— START OF Data —

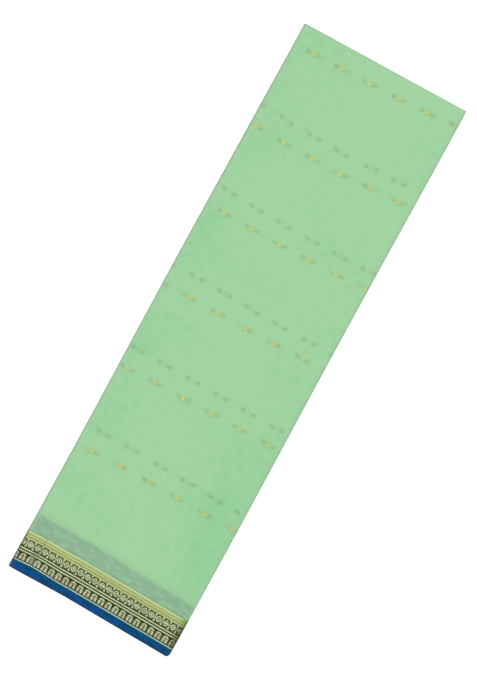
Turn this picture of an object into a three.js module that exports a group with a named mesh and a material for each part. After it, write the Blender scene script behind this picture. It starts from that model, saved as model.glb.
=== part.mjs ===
// A folded silk sari, in millimetres, with +Z up.
// One woven length of silk is folded in half across its width, border to border, and the doubled cloth is
// then folded in half along its length again and again, into a flat oblong stack.
// The half of the width that shows on top is the face half. The other is the under half, whose border lies
// a little back from the face half's.
// Origin: the centre of the underside. +Y points to the end where the cloth is folded across its width, and
// -Y to the end where its two woven borders lie.

import * as THREE from "three";

// Driving sizes
const BUNDLE_WIDTH = 175;
const BUNDLE_LENGTH = 588;
const UNDER_BORDER_SETBACK = 17;
const HALVINGS = 3;

// A modelled sheet stands for four layers of the thin silk, which lie close on each other.
const SHEET = 1.1;
const AIR = 0.3;

// Roundness of the folds that wrap a whole pile of layers, and of the soft corner at the border end
const WRAP_RADIUS = 3.2;
const SOFT_CORNER = 5;

// How far the cloth's two free ends stop short of the left edge
const INNER_END_TUCK = 2;
const OUTER_END_TUCK = 5;

// Unevenness of the stack
const BORDER_SINK = 2.5;
const BORDER_DROOP = 4;
const DROOP_START = -30;
const LOWER_LAYER_TUCK = 1.4;
const EDGE_WANDER = 0.4;
const WANDER_WAVE = { along: 70, up: 5 };
const CROWN = 0.8;
const CROWN_WAVE = { across: 55, along: 130, start: 0.6 };

// Steps of the mesh
const SPANS_ACROSS = 3;
const SPANS_ALONG = 7;
const BEND_STEPS = 6;
const HAIRPIN_STEPS = 4;

// Sizes worked out from those above
const HALF_WIDTH = BUNDLE_WIDTH / 2;
const HALF_LENGTH = BUNDLE_LENGTH / 2;
const PASSES = 2 ** HALVINGS;
const HALF_PASS = SHEET + AIR / 2;
const PITCH = 2 * (SHEET + AIR);
const HEIGHT = PASSES * PITCH - AIR;

function clamp01(value) {
  return Math.min(1, Math.max(0, value));
}

function smooth(value) {
  const t = clamp01(value);
  return t * t * (3 - 2 * t);
}

// The cloth is cut up in thought into passes, each one bundle wide. Halving it again and again turns the
// right half of the row of piles over onto the left half. The result lists the passes from the bottom up.
function stackOrder() {
  let piles = Array.from({ length: PASSES }, (_, pass) => [pass]);
  while (piles.length > 1) {
    const half = piles.length / 2;
    const turned = piles.slice(half).reverse();
    piles = piles.slice(0, half).map((pile, i) => [...pile, ...turned[i].reverse()]);
  }
  return piles[0];
}

// Each bend joins one pass to the next. Even passes run to the right and odd ones to the left.
function listBends(placeOf) {
  const bends = [];
  for (let pass = 0; pass < PASSES - 1; pass += 1) {
    const side = pass % 2 === 0 ? 1 : -1;
    const from = placeOf[pass];
    const to = placeOf[pass + 1];
    bends.push({ side, from, to, low: Math.min(from, to), high: Math.max(from, to) });
  }
  for (const bend of bends) {
    const wraps = (other) => other.side === bend.side && other.low < bend.low && other.high > bend.high;
    bend.depth = bends.filter(wraps).length;
  }
  return bends;
}

function levelOf(place) {
  return HALF_PASS + place * PITCH;
}

// A bend is two quarter turns with a straight rise between them, or one half turn where it is tight.
function bendPoints(bend) {
  const up = Math.sign(bend.to - bend.from);
  const turn = bend.side * up;
  const startHeading = bend.side > 0 ? 0 : Math.PI;
  const rise = (bend.high - bend.low) * PITCH;
  const radius = Math.min(rise / 2, Math.max(PITCH / 2, WRAP_RADIUS - bend.depth * PITCH));
  const edge = bend.side * (HALF_WIDTH - HALF_PASS - bend.depth * PITCH);
  const centreX = edge - bend.side * radius;
  const centres = [levelOf(bend.from) + up * radius, levelOf(bend.to) - up * radius];
  const isTight = rise / 2 - radius < SHEET / 2;
  const points = [];
  for (let step = 0; step <= BEND_STEPS; step += 1) {
    const angle = (Math.PI * step) / BEND_STEPS;
    const addPoint = (centreZ) =>
      points.push({
        x: centreX + bend.side * radius * Math.sin(angle),
        z: centreZ - up * radius * Math.cos(angle),
        heading: startHeading + turn * angle,
      });
    if (step <= BEND_STEPS / 2) {
      addPoint(centres[0]);
    }
    if (step > BEND_STEPS / 2 || (step === BEND_STEPS / 2 && !isTight)) {
      addPoint(centres[1]);
    }
  }
  return points;
}

// The middle line of the doubled cloth, seen from the border end, from one free end to the other
function foldPath() {
  const order = stackOrder();
  const placeOf = order.map((_, pass) => order.indexOf(pass));
  const bends = listBends(placeOf);
  const path = [{ x: -HALF_WIDTH + INNER_END_TUCK, z: levelOf(placeOf[0]), heading: 0 }];
  for (let pass = 0; pass < PASSES; pass += 1) {
    const bend = bends[pass];
    const heading = pass % 2 === 0 ? 0 : Math.PI;
    const lastEnd = { x: -HALF_WIDTH + OUTER_END_TUCK, z: levelOf(placeOf[pass]), heading };
    const next = bend ? bendPoints(bend) : [lastEnd];
    const startX = path[path.length - 1].x;
    for (let span = 1; span < SPANS_ACROSS; span += 1) {
      const x = THREE.MathUtils.lerp(startX, next[0].x, span / SPANS_ACROSS);
      path.push({ x, z: next[0].z, heading });
    }
    path.push(...next);
  }
  return path;
}

// The section of the doubled cloth along the bundle: a hairpin whose face half runs the whole length and
// whose under half stops short at the border end. Off is the distance from the middle line.
function hairpinSection() {
  const underStart = -HALF_LENGTH + UNDER_BORDER_SETBACK;
  const turnStart = HALF_LENGTH - HALF_PASS;
  const common = [];
  for (let span = 0; span <= SPANS_ALONG; span += 1) {
    common.push(THREE.MathUtils.lerp(underStart, turnStart, span / SPANS_ALONG));
  }
  const borderZone = [-HALF_LENGTH, -HALF_LENGTH + SOFT_CORNER / 2, -HALF_LENGTH + SOFT_CORNER];
  const faceLine = [...borderZone, ...common];
  const inner = AIR / 2;
  const section = faceLine.map((y) => ({ y, off: HALF_PASS }));
  for (let step = 1; step < HAIRPIN_STEPS; step += 1) {
    const angle = (Math.PI * step) / HAIRPIN_STEPS;
    section.push({ y: turnStart + HALF_PASS * Math.sin(angle), off: HALF_PASS * Math.cos(angle) });
  }
  const underLine = [...common].reverse();
  section.push(...underLine.map((y) => ({ y, off: -HALF_PASS })));
  section.push(...common.map((y) => ({ y, off: -inner })));
  section.push({ y: turnStart + inner, off: 0 });
  section.push(...faceLine.reverse().map((y) => ({ y, off: inner })));
  return section;
}

// Only the face half reaches the border end. The stack sinks there into the room that the under half
// leaves in each pair of passes, so that every sheet keeps its thickness.
function sinkShare(z) {
  const pair = 2 * PITCH;
  const room = pair - AIR - 2 * SHEET;
  const whole = Math.floor(z / pair);
  const within = Math.min(room, Math.max(0, z - whole * pair - SHEET));
  return (whole * room + within) / ((PASSES / 2) * room);
}

// The square corner at the right of the border end is drawn in to a round one.
function softenCorner(point) {
  const u = clamp01((point.x - HALF_WIDTH + SOFT_CORNER) / SOFT_CORNER);
  const v = clamp01((-point.y - HALF_LENGTH + SOFT_CORNER) / SOFT_CORNER);
  point.x += SOFT_CORNER * u * (Math.sqrt(1 - (v * v) / 2) - 1);
  point.y -= SOFT_CORNER * v * (Math.sqrt(1 - (u * u) / 2) - 1);
}

// The true stack is uneven: the border end droops to the right, lower layers are tucked in a little, the
// long edges wander, and the top is slightly crowned. The underside stays flat.
function settle(point) {
  softenCorner(point);
  const { x, y, z } = point;
  const depth = 1 - z / HEIGHT;
  const towardBorder = smooth(-y / HALF_LENGTH);
  const sink = BORDER_SINK * sinkShare(z) * smooth((-y - HALF_LENGTH) / UNDER_BORDER_SETBACK + 1);
  const droop = BORDER_DROOP * smooth((x - DROOP_START) / (HALF_WIDTH - DROOP_START));
  const wave = Math.sin(x / CROWN_WAVE.across + CROWN_WAVE.start) * Math.cos(y / CROWN_WAVE.along);
  const crown = (CROWN / HEIGHT) * (0.5 + 0.5 * wave);
  point.x = x + EDGE_WANDER * Math.sin(y / WANDER_WAVE.along + z / WANDER_WAVE.up);
  point.y = y * (1 - (LOWER_LAYER_TUCK * depth) / HALF_LENGTH) - droop * towardBorder;
  point.z = (z - sink) * (1 + crown);
}

function buildCloth() {
  const path = foldPath();
  const section = hairpinSection();
  const count = section.length;
  const positions = [];
  for (const station of path) {
    for (const corner of section) {
      const point = new THREE.Vector3(
        station.x + Math.sin(station.heading) * corner.off,
        corner.y,
        station.z - Math.cos(station.heading) * corner.off,
      );
      settle(point);
      positions.push(point.x, point.y, point.z);
    }
  }
  const faces = [];
  for (let row = 0; row < path.length - 1; row += 1) {
    for (let column = 0; column < count; column += 1) {
      const next = (column + 1) % count;
      const a = row * count + column;
      const b = row * count + next;
      const c = (row + 1) * count + next;
      const d = (row + 1) * count + column;
      faces.push(a, b, c, a, c, d);
    }
  }
  const outline = section.map((corner) => new THREE.Vector2(corner.y, corner.off));
  const lastRow = (path.length - 1) * count;
  for (const [a, b, c] of THREE.ShapeUtils.triangulateShape(outline, [])) {
    faces.push(a, b, c);
    faces.push(lastRow + a, lastRow + c, lastRow + b);
  }
  const geometry = new THREE.BufferGeometry();
  geometry.setAttribute("position", new THREE.Float32BufferAttribute(positions, 3));
  geometry.setIndex(faces);
  geometry.computeBoundingBox();
  const middle = geometry.boundingBox.getCenter(new THREE.Vector3());
  geometry.translate(-middle.x, -middle.y, 0);
  geometry.computeVertexNormals();
  return geometry;
}

const silk = new THREE.MeshStandardMaterial({ color: 0x9fd4a2, roughness: 0.55, metalness: 0 });

const sari = new THREE.Mesh(buildCloth(), silk);
sari.name = "sari";

const group = new THREE.Group();
group.name = "folded_sari";
group.add(sari);

export default group;
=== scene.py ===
import math

import bmesh
import bpy
import numpy as np
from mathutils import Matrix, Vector


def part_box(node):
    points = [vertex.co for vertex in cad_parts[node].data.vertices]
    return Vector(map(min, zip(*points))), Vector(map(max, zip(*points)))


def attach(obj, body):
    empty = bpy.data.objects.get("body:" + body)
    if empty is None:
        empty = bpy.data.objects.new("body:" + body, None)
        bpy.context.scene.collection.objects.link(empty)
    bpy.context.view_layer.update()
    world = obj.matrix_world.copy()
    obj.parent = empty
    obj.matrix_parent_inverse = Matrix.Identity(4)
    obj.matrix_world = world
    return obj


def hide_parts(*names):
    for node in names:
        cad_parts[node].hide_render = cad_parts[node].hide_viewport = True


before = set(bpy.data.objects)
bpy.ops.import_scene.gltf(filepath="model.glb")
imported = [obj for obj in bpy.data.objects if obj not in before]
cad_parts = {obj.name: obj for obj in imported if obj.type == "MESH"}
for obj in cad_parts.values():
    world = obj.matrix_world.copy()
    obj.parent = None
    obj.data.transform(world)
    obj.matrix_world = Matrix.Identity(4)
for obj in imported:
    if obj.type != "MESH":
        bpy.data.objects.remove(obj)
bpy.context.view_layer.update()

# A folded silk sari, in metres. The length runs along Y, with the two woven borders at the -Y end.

box_low, box_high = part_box("sari")

MM = 0.001
PHOTO_WIDTH, PHOTO_HEIGHT = 477, 681

# The cloth and its folding
HALVINGS = 5
PASSES = 2**HALVINGS
STACK_WIDTH = 175.6 * MM
STACK_LENGTH = 588 * MM
STACK_HEIGHT = 22.1 * MM
CLOTH_WIDTH = 1160 * MM
UNDER_SETBACK = 2 * STACK_LENGTH - CLOTH_WIDTH
CREST_ACROSS = STACK_LENGTH
AIR_SHARE = 0.18
PITCH = STACK_HEIGHT / PASSES
AIR = AIR_SHARE * PITCH
SHEET = PITCH / 2 - AIR
HALF_PASS = SHEET + AIR / 2
HALF_WIDTH = STACK_WIDTH / 2
HALF_LENGTH = STACK_LENGTH / 2

# Roundness of the folds
WRAP_RADIUS = 1.7 * MM
SOFT_CORNER = 3.5 * MM

# Unevenness of the stack
INNER_END_TUCK = 2 * MM
OUTER_END_TUCK = 4 * MM
BORDER_SINK = 2.6 * MM
BORDER_DROOP = 4 * MM
DROOP_START = -28 * MM
EDGE_WANDER = 0.4 * MM
WANDER_WAVE = {"along": 70 * MM, "up": 5 * MM}
CROWN = 0.7 * MM
CROWN_WAVE = {"across": 55 * MM, "along": 130 * MM, "start": 0.6}
LAYER_TUCK = 1.1 * MM
LAYER_SLIDE = 0.8 * MM
EDGE_RAGGED = 0.35 * MM
# The weft runs a little out of square with the fold at the upper end, and bows in the middle of the stack.
WEFT_FAN = 2.2 * MM
FAN_START = 100 * MM
WEFT_BOW = 3.4 * MM
BOW_PEAK = 187 * MM
BOW_END = HALF_LENGTH + 50 * MM
BOW_FALL = 0.9

# The main creases, as soft troughs in the top of the stack and painted shade in the silk, in millimetres
# from its middle. The turn is in degrees from the X axis, and the width is from the middle of the trough to
# its edge.
CREASES = (
    {"x": -67, "y": -268, "turn": 88, "length": 60, "width": 3.4, "sway": 0.5, "depth": 0.24},
    {"x": -54, "y": -14, "turn": 3, "length": 72, "width": 6.0, "sway": 1.4, "depth": 0.18},
    {"x": -70, "y": -47, "turn": 40, "length": 42, "width": 6.0, "sway": 0.6, "depth": 0.16},
    {"x": 62, "y": -176, "turn": -80, "length": 220, "width": 15.0, "sway": 2.0, "depth": 0.40},
    {"x": -72, "y": 92, "turn": 70, "length": 76, "width": 13.0, "sway": 2.0, "depth": 0.18},
)

# Steps of the mesh: the top pass is fine, the passes inside the stack are coarse.
TOP_SPANS = 88
INNER_SPANS = 3
FINE_STEP = 5 * MM
COARSE_STEP = 60 * MM
BEND_STEPS = 6
WRAP_STEPS = 12
HAIRPIN_STEPS = 6
WELD_DISTANCE = 0.001 * MM

# The floor is a hair above the underside of the stack, so that the two never lie in one plane.
FLOOR_LEVEL = 0.05 * MM
FLOOR_REACH = 4.0
FLOOR_GLOW = 0.75

# The light
KEY_STRENGTH = 2.05
KEY_WIDTH = math.radians(20)
KEY_TILT = math.radians(-15)
SKY_STRENGTH = 0.38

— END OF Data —

- _Description of the task_: Only the lines from the line with "const silk = new" to the line with "imported = [obj", inclusive, are to be printed, exactly as they appear.

- _Solution_:
const silk = new THREE.MeshStandardMaterial({ color: 0x9fd4a2, roughness: 0.55, metalness: 0 });

const sari = new THREE.Mesh(buildCloth(), silk);
sari.name = "sari";

const group = new THREE.Group();
group.name = "folded_sari";
group.add(sari);

export default group;
=== scene.py ===
import math

import bmesh
import bpy
import numpy as np
from mathutils import Matrix, Vector


def part_box(node):
    points = [vertex.co for vertex in cad_parts[node].data.vertices]
    return Vector(map(min, zip(*points))), Vector(map(max, zip(*points)))


def attach(obj, body):
    empty = bpy.data.objects.get("body:" + body)
    if empty is None:
        empty = bpy.data.objects.new("body:" + body, None)
        bpy.context.scene.collection.objects.link(empty)
    bpy.context.view_layer.update()
    world = obj.matrix_world.copy()
    obj.parent = empty
    obj.matrix_parent_inverse = Matrix.Identity(4)
    obj.matrix_world = world
    return obj


def hide_parts(*names):
    for node in names:
        cad_parts[node].hide_render = cad_parts[node].hide_viewport = True


before = set(bpy.data.objects)
bpy.ops.import_scene.gltf(filepath="model.glb")
imported = [obj for obj in bpy.data.objects if obj not in before]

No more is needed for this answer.